▶ **SET EXERCISE**
Output exactly, and only, the lines from the line containing "with BuildPart() as" through the line containing "bpy.context.scene.collection.objects.link(empty)", both included.

▶ **DATASET SECTION**
++++++++++++++++++++

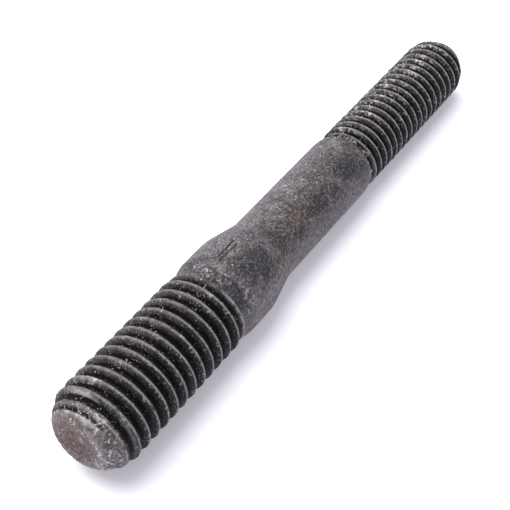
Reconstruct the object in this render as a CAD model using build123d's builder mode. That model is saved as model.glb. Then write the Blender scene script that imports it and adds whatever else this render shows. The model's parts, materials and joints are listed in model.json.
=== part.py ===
from build123d import *

import os
from math import atan2, ceil, cos, hypot, pi, sin, sqrt, tan

os.makedirs("parts", exist_ok=True)

# A double ended stud in blackened steel: one bar, turned down in steps and thread rolled.
# The large end screws into a tapped hole, the collar stops it there, and a nut clamps the
# work on the small end. Sizes are in millimetres. The stud lies on its side on the ground,
# z = 0, with its large end towards -X, and tips a little, because its ends differ in size.

# Large end: a coarse metric thread of nominal 10 mm, with a share of its pitch as flat crest.
large_radius = 4.98
large_pitch = 1.5
large_thread_depth = 1.01
large_crest_share = 0.22
large_thread_length = 20.0
large_runout_length = 1.35
large_runout_radius = 4.62
large_first_crest = 1.34
large_lead_length = 3.6
large_rim_width = 0.55
large_dish_radius = 2.35
large_dish_depth = 0.55

# Small end: a coarse metric thread of nominal 8 mm, with sharp crests.
small_radius = 3.95
small_pitch = 1.25
small_thread_depth = 0.85
small_crest_share = 0.0
small_thread_length = 24.1
small_runout_length = 1.0
small_runout_radius = 3.8
small_first_crest = 0.73
small_lead_length = 3.6
small_rim_width = 0.4
small_dish_radius = 1.7
small_dish_depth = 0.35

# How both threads are laid out. A groove takes up tip_share of the room that its two tips
# leave it. Its strips are made of patches that are patch_angle degrees long at most.
tip_share = 0.75
patch_angle = 90.0
least_part_turn = 0.02
turn_tolerance = 1e-6
turn_step = 1e-4
least_width = 1e-5

# Plain bar between the threads: a collar, a taper, the shank and its shoulder.
collar_rise_length = 1.15
collar_radius = 5.03
collar_length = 4.1
taper_length = 4.5
shank_radius = 4.03
shank_length = 16.6
shoulder_length = 1.2

# The bar is revolved from a plane leaned over by this many degrees, so that the seam this
# leaves along it stays away from the ground.
seam_lean = 45.0

# The flat rim around each end's dish.
large_rim_radius = large_dish_radius + large_rim_width
small_rim_radius = small_dish_radius + small_rim_width

# Stations along the stud's axis, counted from the large end.
dip = large_thread_length + large_runout_length
collar_start = dip + collar_rise_length
collar_end = collar_start + collar_length
shank_start = collar_end + taper_length
shank_end = shank_start + shank_length
neck = shank_end + shoulder_length
stud_length = neck + small_runout_length + small_thread_length

# On the ground the stud bears on the end of its collar and on the small end's last crest.
bearing_span = stud_length - small_lead_length - collar_end
tilt = atan2(collar_radius - small_radius, bearing_span)
axis_height = collar_radius * cos(tilt) + collar_end * sin(tilt)
axis_direction = Vector(cos(tilt), 0, -sin(tilt))
large_face = Vector(0, 0, axis_height) - Vector(stud_length / 2 * cos(tilt), 0, 0)
small_face = large_face + axis_direction * stud_length

# Each end has its own plane: x runs inwards from its face along the axis, and y is up.
large_plane = Plane(large_face, x_dir=axis_direction, z_dir=(0, -1, 0))
small_plane = Plane(small_face, x_dir=-axis_direction, z_dir=(0, 1, 0))
stud_axis = Axis(large_face, axis_direction)
seam_plane = Plane(large_plane.location * Rotation(seam_lean, 0, 0))


def smooth_step(at, begin, finish):
    """Rise from 0 at begin to 1 at finish, level at both."""
    share = min(max((at - begin) / (finish - begin), 0), 1)
    return share * share * (3 - 2 * share)


class ThreadedEnd:
    """One threaded end in its own plane, from a rounded nose to where the thread runs out."""

    def __init__(
        self,
        radius,
        pitch,
        depth,
        crest_share,
        length,
        runout,
        runout_radius,
        rim,
        lead,
        first_crest,
    ):
        self.radius = radius
        self.length = length
        self.stop = length + runout
        self.runout_radius = runout_radius
        self.rim = rim
        self.lead = lead
        self.depth = depth
        # The nose is an arc that runs level into the crests and drops to the rim.
        drop = radius - rim
        self.nose_radius = (lead**2 + drop**2) / (2 * drop)
        # The groove starts where the nose is as wide as its bottom.
        low = self.nose_radius - self.depth
        self.start = lead - sqrt(self.nose_radius**2 - low**2)
        # The groove winds from first_turn to last_turn, with a whole turn a pitch long.
        self.first_turn = (self.start - first_crest - pitch / 2) / pitch % 1
        # A count that is nearly whole becomes whole, so that no strip is a sliver.
        self.turns = (self.stop - self.start) / pitch
        if abs(self.turns - round(self.turns)) < least_part_turn:
            self.turns = round(self.turns)
        self.last_turn = self.first_turn + self.turns
        self.pitch = (self.stop - self.start) / self.turns
        self.half_width = self.pitch * (1 - crest_share) / 2

    def crest(self, x):
        """The radius of the bar at x before it is rolled, which the crests keep."""
        if x < self.lead:
            rise = sqrt(self.nose_radius**2 - (self.lead - x) ** 2)
            return self.radius - self.nose_radius + rise
        fall = smooth_step(x, self.length, self.stop)
        return self.radius + (self.runout_radius - self.radius) * fall

    def root(self, x):
        """The radius of the groove's bottom at x, which comes up where the thread runs out."""
        bottom = self.radius - self.depth
        come_up = smooth_step(x, self.length, self.stop)
        return min(bottom + (self.runout_radius - bottom) * come_up, self.crest(x))

    def groove_point(self, turn, side):
        """A point on the groove: side 0 is its bottom, and -1 and 1 are its two edges."""
        middle = self.start + self.pitch * (turn - self.first_turn)
        # Towards its two tips the groove narrows, so that it stays inside the rolled length.
        room = tip_share * max(min(middle - self.start, self.stop - middle), 0)
        share = min(room / self.half_width, 1)
        x = middle + side * share * self.half_width
        depth = min(self.crest(middle) - self.root(middle), share * self.depth)
        r = self.crest(x) if side else self.crest(middle) - depth
        return Vector(x, r * cos(2 * pi * turn), r * sin(2 * pi * turn))

    def groove_poles(self, begin, finish, side):
        """The four poles of a stretch of one of the groove's three long edges."""
        # Poles this far along the tangents bring a cubic curve onto an arc.
        reach = 2 / (3 * pi) * tan(pi * (finish - begin) / 2)
        poles = []
        for turn, way in ((begin, 1), (finish, -1)):
            at = self.groove_point(turn, side)
            ahead = self.groove_point(turn + way * turn_step, side)
            poles += [at, at + (ahead - at) / turn_step * reach]
        return [poles[0], poles[1], poles[3], poles[2]]

    def strip(self, begin, finish, sides):
        """A patch between two of the groove's edges, given as their turns back and sides."""
        rows = [self.groove_poles(begin - back, finish - back, side) for back, side in sides]
        # Each edge weighs as much as the other's radius, so that the patch follows the ring.
        radii = [self.groove_point((begin + finish) / 2 - back, side) for back, side in sides]
        weights = [hypot(point.Y, point.Z) for point in radii[::-1]]
        return Face.make_bezier_surface(list(zip(*rows)), [weights] * len(rows[0]))

    def has_crest(self, turn):
        """Whether a flat crest is left between the groove and its previous turn."""
        gap = self.groove_point(turn, -1) - self.groove_point(turn - 1, 1)
        return gap.length > least_width

    def ring_edge(self, begin, finish, x):
        """A stretch of the plain circle at x, where the rolled length ends."""
        circle_plane = Plane((x, 0, 0), x_dir=(0, 1, 0), z_dir=(1, 0, 0))
        return Edge.make_circle(self.crest(x), circle_plane, 360 * begin, 360 * finish)

    def patch_ends(self):
        """The turns at which the strips are cut: under both tips of the groove, and between."""
        whole = [self.first_turn + i for i in range(ceil(self.turns) + 2)]
        part = [self.last_turn + 1 - i for i in range(ceil(self.turns) + 2)]
        low = self.first_turn - turn_tolerance
        high = self.last_turn + 1 + turn_tolerance
        cuts = sorted({round(cut, 9) for cut in whole + part if low < cut < high})
        ends = []
        for begin, finish in zip(cuts, cuts[1:]):
            count = ceil((finish - begin) * 360 / patch_angle - turn_tolerance)
            ends += [begin + (finish - begin) * i / count for i in range(count)]
        return ends + [cuts[-1]]

    def rolled_length(self):
        """A solid closed by strips that wind side by side: two flanks, then a crest."""
        strips = []
        start_ring = []
        stop_ring = []
        ends = self.patch_ends()
        for begin, finish in zip(ends, ends[1:]):
            in_groove = finish < self.last_turn + turn_tolerance
            after_groove = begin > self.first_turn + 1 - turn_tolerance
            if in_groove:
                strips.append(self.strip(begin, finish, ((0, -1), (0, 0))))
                strips.append(self.strip(begin, finish, ((0, 0), (0, 1))))
            if in_groove and after_groove:
                if self.has_crest(begin) or self.has_crest(finish):
                    strips.append(self.strip(begin, finish, ((1, 1), (0, -1))))
            elif in_groove:
                ring = self.ring_edge(begin, finish, self.start)
                start_ring.append(ring)
                edge = Edge.make_bezier(*self.groove_poles(begin, finish, -1))
                strips.append(Face.make_surface_from_curves(ring, edge))
            else:
                ring = self.ring_edge(begin, finish, self.stop)
                stop_ring.append(ring)
                edge = Edge.make_bezier(*self.groove_poles(begin - 1, finish - 1, 1))
                strips.append(Face.make_surface_from_curves(edge, ring))
        caps = [Face(Wire(ring)) for ring in (start_ring, stop_ring)]
        return Solid(Shell(strips + caps))


large = ThreadedEnd(
    large_radius,
    large_pitch,
    large_thread_depth,
    large_crest_share,
    large_thread_length,
    large_runout_length,
    large_runout_radius,
    large_rim_radius,
    large_lead_length,
    large_first_crest,
)
small = ThreadedEnd(
    small_radius,
    small_pitch,
    small_thread_depth,
    small_crest_share,
    small_thread_length,
    small_runout_length,
    small_runout_radius,
    small_rim_radius,
    small_lead_length,
    small_first_crest,
)


def nose_profile(end, dish_radius, dish_depth):
    """Half the section of a nose: a shallow dish, a flat rim and the arc up to the thread."""
    Polyline((dish_depth, 0), (0, dish_radius), (0, end.rim))
    RadiusArc((0, end.rim), (end.start, end.crest(end.start)), -end.nose_radius)
    Polyline((end.start, end.crest(end.start)), (end.start, 0), (dish_depth, 0))


with BuildPart() as stud:
    # The bar between the threads.
    with BuildSketch(seam_plane):
        with BuildLine():
            Polyline(
                (dip, large_runout_radius),
                (collar_start, collar_radius),
                (collar_end, collar_radius),
                (shank_start, shank_radius),
                (shank_end, shank_radius),
                (neck, small_runout_radius),
                (neck, 0),
                (dip, 0),
                close=True,
            )
        make_face()
    revolve(axis=stud_axis)
    # The two noses.
    with BuildSketch(large_plane):
        with BuildLine():
            nose_profile(large, large_dish_radius, large_dish_depth)
        make_face()
    revolve(axis=stud_axis)
    with BuildSketch(small_plane):
        with BuildLine():
            nose_profile(small, small_dish_radius, small_dish_depth)
        make_face()
    revolve(axis=stud_axis)
    # The two rolled lengths, which join them face to face.
    add(large_plane.location * large.rolled_length())
    add(small_plane.location * small.rolled_length())

stud.part.label = "stud"
export_step(stud.part, "parts/stud.step")
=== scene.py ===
# %% [markdown]
# # A double ended stud in blackened steel
# A stud like this is one bar with a thread at each end. Its thick end is screwed into a tapped hole
# until the collar stops it, and a nut on its thin end clamps the work. This lesson dresses the plain
# solid as a real, handled stud: rolled threads with round crests, nicks, a rusty face, pale dust.
# It is one piece of steel, so it becomes one closed mesh, with one material. The first cell loads
# the solid as a frame that fixes every size and place.

# %% Load the frame
import json
from math import atan2, cos, degrees, exp, floor, hypot, pi, radians, sin, sqrt, tan

import bmesh
import bpy
from mathutils import Matrix, Vector, noise


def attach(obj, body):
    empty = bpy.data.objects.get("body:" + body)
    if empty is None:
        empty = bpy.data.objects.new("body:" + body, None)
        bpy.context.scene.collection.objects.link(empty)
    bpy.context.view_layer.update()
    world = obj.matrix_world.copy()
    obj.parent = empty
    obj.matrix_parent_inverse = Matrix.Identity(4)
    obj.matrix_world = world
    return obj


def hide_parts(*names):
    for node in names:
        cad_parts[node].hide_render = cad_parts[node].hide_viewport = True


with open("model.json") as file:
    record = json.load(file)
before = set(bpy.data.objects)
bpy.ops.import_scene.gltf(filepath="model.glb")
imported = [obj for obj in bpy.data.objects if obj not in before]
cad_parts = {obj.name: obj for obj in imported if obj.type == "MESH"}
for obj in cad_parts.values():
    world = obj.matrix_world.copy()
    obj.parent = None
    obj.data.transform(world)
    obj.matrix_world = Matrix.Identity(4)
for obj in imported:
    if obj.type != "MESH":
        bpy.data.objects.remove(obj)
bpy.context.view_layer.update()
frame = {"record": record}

mounts = {mount["name"]: mount for mount in frame["record"]["mounts"]}
large_face = Vector(mounts["large_thread"]["pos_m"])
small_face = Vector(mounts["small_thread"]["pos_m"])

# %% [markdown]
# The stud lies on the ground and dips a little towards its thin end. It could be modelled where it
# lies, but every ring would then be tilted. It is easier to work along a straight axis and in
# millimetres, so all shaping happens in the bar's own space: x is the distance from the thick end's
# face, and z is up. One matrix takes that space to the ground at the very end.

# %% The bar's own space
MM = 0.001
axis = (small_face - large_face).normalized()
stud_length = (small_face - large_face).length / MM
across = Vector((0, 1, 0))
upward = axis.cross(across)
bar_to_ground = Matrix.Translation(large_face) @ Matrix((axis, across, upward)).transposed().to_4x4()
bar_to_ground = bar_to_ground @ Matrix.Scale(MM, 4)
tilt = atan2(-axis.z, axis.x)
print(f"length {stud_length:.2f} mm, tilt {degrees(tilt):.2f} degrees")

# %% [markdown]
# Both ends are alike but for their sizes: a nose that starts as an arc at the rim and runs level
# into the crests, a thread of one pitch, and a run-out where the groove comes up to the bar. One set
# of functions can then make both, from a dictionary of sizes for each. The last four values say how
# the bright line along a crest fades to its sides, how bright it is, and how fine the mesh is.

# %% Sizes of the two threaded ends
def end_sizes(**sizes):
    """The sizes of an end in millimetres from its face, with those that follow from the others."""
    drop = sizes["radius"] - sizes["rim"]
    sizes["stop"] = sizes["length"] + sizes["runout"]
    sizes["nose_radius"] = (sizes["lead"] ** 2 + drop**2) / (2 * drop)
    return sizes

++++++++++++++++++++

▶ **OUTPUT FOR THIS EXERCISE**
with BuildPart() as stud:
    # The bar between the threads.
    with BuildSketch(seam_plane):
        with BuildLine():
            Polyline(
                (dip, large_runout_radius),
                (collar_start, collar_radius),
                (collar_end, collar_radius),
                (shank_start, shank_radius),
                (shank_end, shank_radius),
                (neck, small_runout_radius),
                (neck, 0),
                (dip, 0),
                close=True,
            )
        make_face()
    revolve(axis=stud_axis)
    # The two noses.
    with BuildSketch(large_plane):
        with BuildLine():
            nose_profile(large, large_dish_radius, large_dish_depth)
        make_face()
    revolve(axis=stud_axis)
    with BuildSketch(small_plane):
        with BuildLine():
            nose_profile(small, small_dish_radius, small_dish_depth)
        make_face()
    revolve(axis=stud_axis)
    # The two rolled lengths, which join them face to face.
    add(large_plane.location * large.rolled_length())
    add(small_plane.location * small.rolled_length())

stud.part.label = "stud"
export_step(stud.part, "parts/stud.step")
=== scene.py ===
# %% [markdown]
# # A double ended stud in blackened steel
# A stud like this is one bar with a thread at each end. Its thick end is screwed into a tapped hole
# until the collar stops it, and a nut on its thin end clamps the work. This lesson dresses the plain
# solid as a real, handled stud: rolled threads with round crests, nicks, a rusty face, pale dust.
# It is one piece of steel, so it becomes one closed mesh, with one material. The first cell loads
# the solid as a frame that fixes every size and place.

# %% Load the frame
import json
from math import atan2, cos, degrees, exp, floor, hypot, pi, radians, sin, sqrt, tan

import bmesh
import bpy
from mathutils import Matrix, Vector, noise


def attach(obj, body):
    empty = bpy.data.objects.get("body:" + body)
    if empty is None:
        empty = bpy.data.objects.new("body:" + body, None)
        bpy.context.scene.collection.objects.link(empty)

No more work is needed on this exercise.